Le remboursement des frais d'analyses reste dérisoire, ce qui nécessite une révision par la Caisse nationale d'assurance sociale (CNAS) pour encourager le malade à poursuivre son traitement aux hôpitaux et à ne pas recourir à la médecine alternative, voire traditionnelle peu coûteuse mais aux conséquences parfois néfastes.
La scarification comporte bien des risques
Si la contagion en hépatite virale C se transmet par le sang contaminé, la scarification où sont utilisés des objets contendants non stérilisés constitue un réel danger favorisant la transmission la maladie d'une personne à une autre.
Dr Hakem Chahrezad chef du service gastro-entérologie au CHU Oran met en garde les malades atteints d'hépatite virale des trois genres contre le traitement traditionnel les appelant à éviter les séances de scarification.
Plusieurs médecins qui auscultent les malades atteints d'hépatite virale à l'hôpital observent, chez certains, des séquelles de cicatrices à l'abdomen, sachant qu'il n'existe pas de vaccin contre l'hépatite C à travers le monde et que si elle n'est pas traitée, elle évolue à un durcissement du foie et par la suite à un cancer du foie.
Pour rappel, l'hépatite virale se transmet par une consommation de l'eau non contrôlée ou des aliments impropres. L'hépatite B se transmet par voie sexuelle ou par le sang.
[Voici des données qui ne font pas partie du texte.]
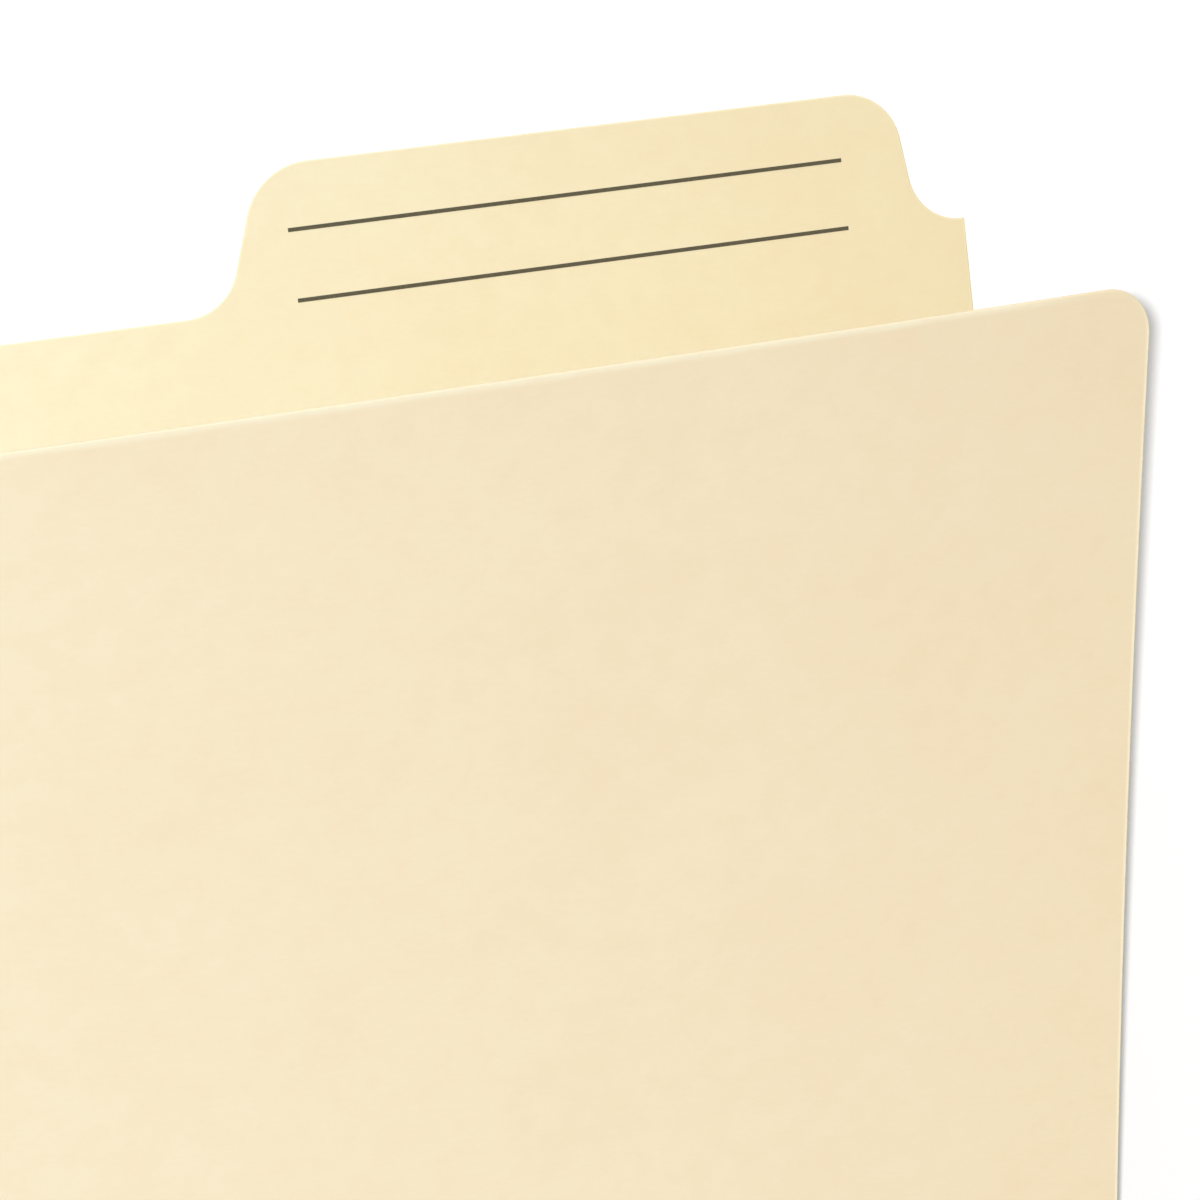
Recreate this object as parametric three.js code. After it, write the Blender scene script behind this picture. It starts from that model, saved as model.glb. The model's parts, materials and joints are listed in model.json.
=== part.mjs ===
// A letter-size manila file folder with a wide ruled tab, lying on its back panel with the front ajar.
// Millimetres: +X along the fold, +Y from the fold to the tab, +Z up from the table.
import * as THREE from "three";

// The sheet of card
const SHEET_WIDTH = 298.45;
const CARD_THICKNESS = 0.36;
const BACK_HEIGHT = 228.6; // from the fold to the shoulder beside the tab
const FRONT_HEIGHT = 228.6; // from the fold to the flap's top edge
const FLAP_CORNER_RADIUS = 6.35;

// The tab at the back panel's top right
const TAB_HEIGHT = 19.05;
const TAB_HALF_WIDTH = 46.9; // at half the tab's height
const LEFT_LEAN = THREE.MathUtils.degToRad(19); // of the tab's left side from upright
const LEFT_TOP_RADIUS = 9.6;
const LEFT_FOOT_RADIUS = 7.9;
const RIGHT_LEAN = THREE.MathUtils.degToRad(7.5); // of the right side, which is steeper
const RIGHT_TOP_RADIUS = 7.8;
const RIGHT_FOOT_RADIUS = 7.3;
const RIGHT_SHOULDER = 0.3; // straight shoulder left between the tab's foot and the sheet's edge

// The two printed rules on the tab
const RULE_LENGTH = 78.2;
const RULE_SPACING = 9.5;
const RULE_WIDTH = 0.55;
const INK_THICKNESS = 0.05;
const LOWER_RULE_HEIGHT = 0.65; // above the shoulder, to the middle of the rule
const RULE_SHIFT = -1.5; // the rules' middle from the tab's middle

// The fold and the scores beside it
const STRIP_WIDTH = 6.35; // from one score to the next
const FOLD_INNER_GAP = 0.3; // between the two inner faces at the fold when the folder is shut
const FOLD_EDGE_GAP = 0.2; // from the fold's axis to each panel's edge
const SCORE_GAP = 0.4; // between neighbours at a score

// The front as it stands open
const STRIP_ANGLE = 0.2197; // of the strips above the back panel, in radians
const FLAP_TOP_ANGLE = 0.3319; // of the flap's top edge, in radians
const FLAP_BOW = 14; // how far the middle of the top edge bulges past its ends

// How finely curves are divided
const ARC_STEPS = 10;
const CORNER_STEPS = 6;
const FLAP_MIDDLE_COLUMNS = 16;
const FLAP_ROWS = 14;

const STRIP_NAMES = ["fold_strip", "middle_strip", "outer_strip"];
const FLAP_START = STRIP_NAMES.length * STRIP_WIDTH;
const HALF_WIDTH = SHEET_WIDTH / 2;
const FOLD_AXIS_Z = CARD_THICKNESS + FOLD_INNER_GAP / 2;

// The middles of a side's foot arc and top arc, out from the tab's middle and up from the shoulder
function tabSide(lean, topRadius, footRadius) {
  const sinLean = Math.sin(lean);
  const cosLean = Math.cos(lean);
  const footX = TAB_HALF_WIDTH + (footRadius - (footRadius - TAB_HEIGHT / 2) * sinLean) / cosLean;
  const topX = TAB_HALF_WIDTH - (topRadius + (TAB_HEIGHT / 2 - topRadius) * sinLean) / cosLean;
  return { lean, footX, footY: footRadius, footRadius, topX, topY: TAB_HEIGHT - topRadius, topRadius };
}

const leftSide = tabSide(LEFT_LEAN, LEFT_TOP_RADIUS, LEFT_FOOT_RADIUS);
const rightSide = tabSide(RIGHT_LEAN, RIGHT_TOP_RADIUS, RIGHT_FOOT_RADIUS);
const tabX = HALF_WIDTH - RIGHT_SHOULDER - rightSide.footX;

// Where the front's outermost edge lies beside the fold, and the middle of the whole folder from there
const outerFaceOffset = FOLD_INNER_GAP / 2 + CARD_THICKNESS;
const nearEdgeY = FOLD_EDGE_GAP * Math.cos(STRIP_ANGLE) - outerFaceOffset * Math.sin(STRIP_ANGLE);
const middleY = (nearEdgeY + BACK_HEIGHT + TAB_HEIGHT) / 2;

function card(color) {
  return new THREE.MeshStandardMaterial({ color, roughness: 0.92, metalness: 0 });
}

function named(name, geometry, material) {
  const mesh = new THREE.Mesh(geometry, material);
  mesh.name = name;
  return mesh;
}

// The back panel's outline: square corners at the fold, and the tab with its hollow feet and round top corners
function backOutline() {
  const quarter = Math.PI / 2;
  const { lean: leftLean, ...left } = leftSide;
  const { lean: rightLean, ...right } = rightSide;
  const outline = new THREE.Shape();
  outline.moveTo(-HALF_WIDTH, FOLD_EDGE_GAP);
  outline.lineTo(HALF_WIDTH, FOLD_EDGE_GAP);
  outline.lineTo(HALF_WIDTH, BACK_HEIGHT);
  outline.absarc(tabX + right.footX, BACK_HEIGHT + right.footY, right.footRadius, -quarter, rightLean - Math.PI, true);
  outline.absarc(tabX + right.topX, BACK_HEIGHT + right.topY, right.topRadius, rightLean, quarter, false);
  outline.absarc(tabX - left.topX, BACK_HEIGHT + left.topY, left.topRadius, quarter, Math.PI - leftLean, false);
  outline.absarc(tabX - left.footX, BACK_HEIGHT + left.footY, left.footRadius, -leftLean, -quarter, true);
  outline.lineTo(-HALF_WIDTH, BACK_HEIGHT);
  outline.closePath();
  return outline;
}

function backPanel() {
  const geometry = new THREE.ExtrudeGeometry(backOutline(), {
    depth: CARD_THICKNESS,
    bevelEnabled: false,
    curveSegments: ARC_STEPS,
  });
  return named("back_panel", geometry, card(0xf8eac6));
}

// One printed rule, a film of ink on the tab's upper face
function rule(name, height) {
  const geometry = new THREE.BoxGeometry(RULE_LENGTH, RULE_WIDTH, INK_THICKNESS);
  const ink = new THREE.MeshStandardMaterial({ color: 0x524d3a, roughness: 0.75, metalness: 0 });
  const mesh = named(name, geometry, ink);
  mesh.position.set(tabX + RULE_SHIFT, BACK_HEIGHT + height, CARD_THICKNESS + INK_THICKNESS / 2);
  return mesh;
}

// One strip between two creases, measured along the front from the fold
function strip(name, index) {
  const start = index * STRIP_WIDTH + (index === 0 ? FOLD_EDGE_GAP : SCORE_GAP / 2);
  const end = (index + 1) * STRIP_WIDTH - SCORE_GAP / 2;
  const geometry = new THREE.BoxGeometry(SHEET_WIDTH, end - start, CARD_THICKNESS);
  const mesh = named(name, geometry, card(0xf2e2bf));
  mesh.position.set(0, (start + end) / 2, (FOLD_INNER_GAP + CARD_THICKNESS) / 2);
  return mesh;
}

// How far up the flap a column reaches, from the outer score: less where it meets a rounded corner
function flapReach(x) {
  const length = FRONT_HEIGHT - FLAP_START;
  const intoCorner = Math.abs(x) - (HALF_WIDTH - FLAP_CORNER_RADIUS);
  if (intoCorner <= 0) return length;
  const rise = Math.sqrt(Math.max(0, FLAP_CORNER_RADIUS ** 2 - intoCorner ** 2));
  return length - FLAP_CORNER_RADIUS + rise;
}

// A point of the flap: along is measured from the outer score, offset outwards from the fold's axis
function flapPoint(x, along, offset) {
  const length = FRONT_HEIGHT - FLAP_START;
  const halfTurn = ((FLAP_TOP_ANGLE - STRIP_ANGLE) * along) / length / 2;
  const chord = halfTurn === 0 ? along : (along * Math.sin(halfTurn)) / halfTurn;
  const chordAngle = STRIP_ANGLE + halfTurn;
  const angle = STRIP_ANGLE + 2 * halfTurn;
  const bow = FLAP_BOW * (1 - (x / HALF_WIDTH) ** 2) * (along / length) ** 2;
  const y = FLAP_START * Math.cos(STRIP_ANGLE) + chord * Math.cos(chordAngle) - offset * Math.sin(angle);
  const z = FLAP_START * Math.sin(STRIP_ANGLE) + chord * Math.sin(chordAngle) + offset * Math.cos(angle);
  return [x, y, z + bow];
}

// The flap's columns: evenly spaced in the middle, and stepped round each corner's arc
function flapColumns() {
  const arcStart = HALF_WIDTH - FLAP_CORNER_RADIUS;
  const right = [];
  for (let i = 1; i <= CORNER_STEPS; i++) {
    right.push(arcStart + FLAP_CORNER_RADIUS * Math.sin((i / CORNER_STEPS) * (Math.PI / 2)));
  }
  const middle = [];
  for (let i = 0; i <= FLAP_MIDDLE_COLUMNS; i++) {
    middle.push(arcStart * ((2 * i) / FLAP_MIDDLE_COLUMNS - 1));
  }
  const left = right.map((x) => -x).reverse();
  return [...left, ...middle, ...right];
}

// A closed sheet between an inner and an outer grid of points, each a list of rows by columns
function closedSheet(inner, outer) {
  const columns = inner[0].length;
  const rows = inner.length;
  const positions = [...inner.flat(), ...outer.flat()].flat();
  const outerStart = rows * columns;
  const indices = [];
  const quad = (a, b, c, d) => indices.push(a, b, c, a, c, d);
  for (let r = 0; r < rows - 1; r++) {
    for (let c = 0; c < columns - 1; c++) {
      const at = r * columns + c;
      quad(at, at + columns, at + columns + 1, at + 1);
      quad(outerStart + at, outerStart + at + 1, outerStart + at + columns + 1, outerStart + at + columns);
    }
  }
  const rim = [];
  for (let c = 0; c < columns; c++) rim.push(c);
  for (let r = 1; r < rows; r++) rim.push(r * columns + columns - 1);
  for (let c = columns - 2; c >= 0; c--) rim.push((rows - 1) * columns + c);
  for (let r = rows - 2; r > 0; r--) rim.push(r * columns);
  rim.forEach((at, i) => {
    const next = rim[(i + 1) % rim.length];
    quad(at, next, outerStart + next, outerStart + at);
  });
  const geometry = new THREE.BufferGeometry();
  geometry.setAttribute("position", new THREE.Float32BufferAttribute(positions, 3));
  geometry.setIndex(indices);
  geometry.computeVertexNormals();
  return geometry;
}

function frontFlap() {
  const columns = flapColumns();
  const low = SCORE_GAP / 2;
  const grid = (offset) => {
    const rows = [];
    for (let r = 0; r <= FLAP_ROWS; r++) {
      rows.push(columns.map((x) => flapPoint(x, low + ((flapReach(x) - low) * r) / FLAP_ROWS, offset)));
    }
    return rows;
  };
  const geometry = closedSheet(grid(FOLD_INNER_GAP / 2), grid(outerFaceOffset));
  const mesh = named("front_flap", geometry, card(0xf2e2bf));
  mesh.position.z = FOLD_AXIS_Z;
  return mesh;
}

const strips = new THREE.Group();
strips.position.z = FOLD_AXIS_Z;
strips.rotation.x = STRIP_ANGLE;
strips.add(...STRIP_NAMES.map(strip));

const sheet = new THREE.Group();
sheet.position.y = -middleY;
sheet.add(
  backPanel(),
  rule("lower_rule", LOWER_RULE_HEIGHT),
  rule("upper_rule", LOWER_RULE_HEIGHT + RULE_SPACING),
  strips,
  frontFlap(),
);

const folder = new THREE.Group();
folder.add(sheet);

export default folder;
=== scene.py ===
"""A letter-size manila file folder with a wide ruled tab, lying ajar on a pale floor.

The card is one sheet: back, three strips between the scores, and front. Each stretch is a piece of its own,
bent to the frame's places, and a short crease joins each to the next.
"""

import json
import math

import bmesh
import bpy
from bpy.props import FloatProperty, FloatVectorProperty, PointerProperty
from mathutils import Euler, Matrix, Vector
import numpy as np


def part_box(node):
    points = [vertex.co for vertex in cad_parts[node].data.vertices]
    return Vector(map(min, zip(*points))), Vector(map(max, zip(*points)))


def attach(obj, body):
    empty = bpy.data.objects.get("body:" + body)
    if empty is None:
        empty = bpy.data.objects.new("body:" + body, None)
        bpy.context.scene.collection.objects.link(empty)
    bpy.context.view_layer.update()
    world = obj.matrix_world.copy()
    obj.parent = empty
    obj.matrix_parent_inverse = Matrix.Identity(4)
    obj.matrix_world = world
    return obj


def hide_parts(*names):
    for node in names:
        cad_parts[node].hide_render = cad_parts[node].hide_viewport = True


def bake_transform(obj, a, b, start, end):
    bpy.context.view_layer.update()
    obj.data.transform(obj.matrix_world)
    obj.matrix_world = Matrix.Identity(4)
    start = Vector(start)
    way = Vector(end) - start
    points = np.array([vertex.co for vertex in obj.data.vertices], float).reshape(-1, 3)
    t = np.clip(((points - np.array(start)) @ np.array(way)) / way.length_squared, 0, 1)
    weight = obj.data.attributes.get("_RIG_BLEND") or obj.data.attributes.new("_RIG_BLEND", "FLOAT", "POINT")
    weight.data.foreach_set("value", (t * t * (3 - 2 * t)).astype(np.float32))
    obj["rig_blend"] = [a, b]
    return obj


bl_info = {
    "name": "Manila File Folder",
    "version": (1, 0, 0),
    "blender": (4, 5, 0),
    "location": "3D View > Sidebar > Folder",
    "description": "Builds a scored manila file folder with a ruled tab",
    "category": "Add Mesh",
}

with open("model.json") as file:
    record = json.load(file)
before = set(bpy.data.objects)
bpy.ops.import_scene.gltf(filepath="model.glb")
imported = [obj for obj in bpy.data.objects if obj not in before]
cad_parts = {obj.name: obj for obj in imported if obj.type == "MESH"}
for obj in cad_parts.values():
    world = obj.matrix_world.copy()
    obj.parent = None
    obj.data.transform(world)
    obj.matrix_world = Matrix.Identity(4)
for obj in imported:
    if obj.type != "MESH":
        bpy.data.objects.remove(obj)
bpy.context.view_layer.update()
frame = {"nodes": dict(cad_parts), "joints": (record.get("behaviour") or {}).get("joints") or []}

MM = 0.001
BACK_LOW, BACK_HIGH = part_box("back_panel")
PIVOTS = {joint["name"]: Vector(joint["pos_m"]) for joint in frame["joints"]}
FOLD = PIVOTS["main_fold"]
FIRST_SCORE = PIVOTS["first_score"]
SECOND_SCORE = PIVOTS["second_score"]
HALF_WIDTH = BACK_HIGH.x
CARD = BACK_HIGH.z - BACK_LOW.z
FOLD_EDGE_GAP = BACK_LOW.y - FOLD.y
STRIP_WIDTH = (SECOND_SCORE - FIRST_SCORE).length
STRIP_LEAN = math.atan2(SECOND_SCORE.z - FIRST_SCORE.z, SECOND_SCORE.y - FIRST_SCORE.y)
# from the fold's axis to the middle of the card on either side of it
FOLD_RADIUS = FOLD.z - CARD / 2

STRIP_NODES = ("fold_strip", "middle_strip", "outer_strip")
FLAP_START = len(STRIP_NODES) * STRIP_WIDTH
CREASES = (
    ("first_crease", "fold_strip", "middle_strip"),
    ("second_crease", "middle_strip", "outer_strip"),
    ("third_crease", "outer_strip", "front"),
)
RULE_NODES = ("lower_rule", "upper_rule")

# Rings inward from a cut edge, how far in its rounding starts, and the rim's share of the thickness
RING_DEPTHS = (0, 0.03 * MM, 0.08 * MM, 0.15 * MM, 0.25 * MM, 0.4 * MM, 0.6 * MM, 0.85 * MM, 1.15 * MM)
EDGE_ROUNDING = 0.16 * MM
RIM_SHARE = 0.3

# How finely the sheet is divided
FRONT_CELL = 4 * MM
FLAT_CELL = 8 * MM
ARC_STEPS = 28
STRIP_ROWS = 2
SCORE_ROWS = 8
FOLD_ROWS = 20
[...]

Son vaccin est disponible et admis au calendrier de vaccination.
L'hépatite C est transmissible par le sang et l'usage de moyens contagieux. Il n'existe pas de vaccin contre ce type de maladie, selon les spécialistes.
En matière de prévention, des campagnes de sensibilisation et d'information de grande envergure sont souhaitables à travers des médias de proximité.
Il est question notamment de la radio pour sensibiliser également contre les dangers du traitement traditionnel sur la santé publique, a insisté la chercheuse Benaama Aicha du centre de recherche en sociologie de l'université d'Oran.
Par ailleurs, la lutte contre cette maladie silencieuse doit se faire aussi par le dépistage précoce en orientant les malades en temps opportun vers les hôpitaux et leur suivi, a conclu le chef du bureau d'Oran de l'association des personnes atteintes d'hépatite virale.